Eine Vertreterin des Kultusministeriums erklärte, dass das noch gültige Konzept der alten Landesregierung, das Ganztagsschulen nur im Rahmen von Schulversuchen vorsieht, gar keine individuellen Freistellungen beinhalte. Und Ganztagseinrichtungen mit einem Schulbetrieb an vier Tagen am Nachmittag und einer guten Ausstattung von acht Lehrerstunden, wie es die Stadt ihren Beschlüssen zugrunde legt, gibt es nur für sogenannte Brennpunktschulen. Allerdings fordern und rechnen alle Fraktionen damit, dass diese Ausstattung künftig sämtlichen Ganztagsschulen gewährt wird. Nur gibt es dafür noch keine Grundlage.„Es ist vieles im Fluss, wir betreten hier Neuland“, räumte die Stadträtin und Landesvorsitzender der Grünen, Thekla Walker, ein. Die Stadt sei mit dem Beschluss eines „hochwertigen pädagogischen Angebots“ vorangeschritten, so Walker. „Wir brauchen jetzt dingend Klärung durch ein neues Schulgesetz.“ Das sieht auch Sabine Wassmer vom Gesamtelternbeirat so: Man brauche klare Rahmenbedingungen „nicht erst am St.-Nimmerleinstag“. Ebenso Renate Schlüter, die geschäftsführende Schulleiterin der Grundschulen: „Klarheit wäre wichtig, weil wir planen müssen.“

Ripsam spricht von „bildungspolitischem Chaos“

Nur wird dieses neue Schulgesetz nach Einschätzung von Thekla Walker erst „im Sommer 2014/2015“ vorliegen. Die Landesvorsitzende der Grünen und ihre Fraktion machten schon einmal deutlich, was das Land in das neue Gesetz schreiben sollte: Schulpflicht bis 15 Uhr. Darin sehen die Grünen einen Kompromiss zwischen einem guten Ganztagsangebot und einer ausreichenden Flexibilität für die Familien. Auch die Grünen halten am Rahmenkonzept der Stadt bis 16 Uhr fest, individuelle Freistellungen wären aber trotzdem etwas früher möglich. Diese Position blieb nicht unwidersprochen. „Ich würde ungern von der Schulpflicht bis 16 Uhr abweichen“, sagte Schulbürgermeisterin Susanne Eisenmann (CDU). Dies entspricht auch der Beschlussgrundlage des Gemeinderates. „Es ist pädagogisch nicht sinnvoll, immer mehr von der Ganztagsschule abzuschneiden.“ Fred Binder, der geschäftsführende Schulleiter der Realschulen, warnte vor einer Schulpflicht nur bis 15 Uhr. „Wenn das darüber hinaus nicht mehr verpflichtend ist, endet das in Beliebigkeit“, so Binder. Die Idee der Ganztagsschule sei aber, den Unterricht anders zu „rhythmisieren“ und die Chancengleichheit durch möglichst viele Angebote in der Schule zu verbessern, betonte Marita Gröger (SPD).

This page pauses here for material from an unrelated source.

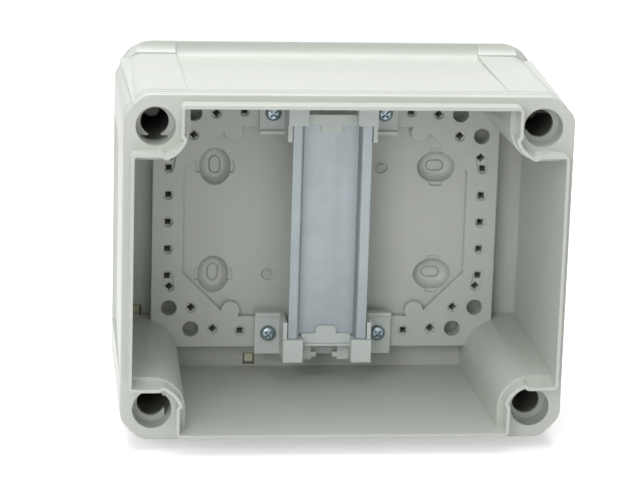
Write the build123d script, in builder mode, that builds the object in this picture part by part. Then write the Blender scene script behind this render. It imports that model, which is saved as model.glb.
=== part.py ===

Iris Ripsam (CDU) sprach von einem „bildungspolitischen Chaos“. Angesichts der Lebenswirklichkeit der Familien brauche man eine Betreuung der Grundschüler bis 17 Uhr, von 15 Uhr an sollte die Zeit flexibel durch die Einbeziehung von Vereinen oder Musikschulen gestaltet werden. Dass den Familien eine verlässliche Betreuung bis 17 Uhr geboten werden soll, ist Konsens im Rat. Die letzte Betreuungsstunde müssen aber die Eltern bezahlen. Elternvertreterin Sabine Wassmer vertrat die Position, dass auch den Eltern, die sich weiter für die Halbtagsschule entscheiden, zusätzlich und bei Bedarf eine flexible Nachmittagsbetreuung für ihre Kinder angeboten werden sollte. „Die Eltern brauchen diese Freiheit“, sagte sie. Über diese Forderung, die auch die Freien Wähler erhoben haben, soll noch diskutiert werden. Thekla Walker hält sie für zu teuer.

Die Stadt will bis 2020 insgesamt 230 Millionen Euro investieren. Der laufende Betrieb kostet pro Jahr für alle Schulen 38,5 Millionen Euro, mehr als von der Verwaltung ursprünglich vorgesehen.